James Galbraith picks up the argument for government intervention where his father left off. His prescription: Spend now, spend a lot, and spend some more.
By Pat Regnier
February 4, 2009
(Fortune Magazine) -- Until about Sept. 20, 2008, the day Henry Paulson asked Congress for a $700 billion blank check, most of us probably thought we had a decent layman's grasp of how the economy works and how it grows.
Something like this: Buyers and sellers meet in the marketplace and strike their best bargains. Those may not always turn out to be perfectly fair or wise, but consumers generally know better than the government. Growth comes from the efforts of savers and entrepreneurs, so taxes on them must be kept low. Few argued about this stuff. Liberals just wanted to put a bigger social safety net underneath the markets; conservatives, not so much.
Now that all hell has broken loose, none of that seems obvious anymore. Consumers and businesses know what's best for them? Allow us to introduce the erstwhile homeowners of San Diego and Las Vegas, and the MBAs of Citigroup (C, Fortune 500) and Lehman Brothers.

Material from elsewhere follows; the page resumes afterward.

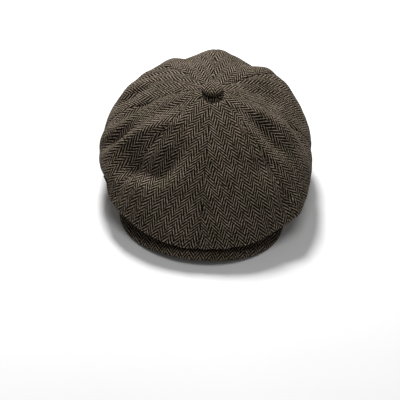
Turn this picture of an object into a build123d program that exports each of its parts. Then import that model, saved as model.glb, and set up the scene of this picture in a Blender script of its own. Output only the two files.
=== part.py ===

The conventional wisdom about economics is up for grabs right now. We're not speaking here of the conventional wisdom in the economics profession - that moves pretty slowly, and is anyway less wedded to a caricature of infallibly rational markets than most people think. We mean the assumptions that lawmakers, businesspeople, journalists, and educated voters use when they talk about economic problems. Ideas that had been banished to the dustbin are suddenly back on the table, and last year's gadflies now seem as if they were ahead of the curve. Exhibit A: James K. Galbraith, go-to economist of Nation magazine-style liberalism, unabashed market skeptic, and rock-ribbed Keynesian since before Keynesianism was cool (again).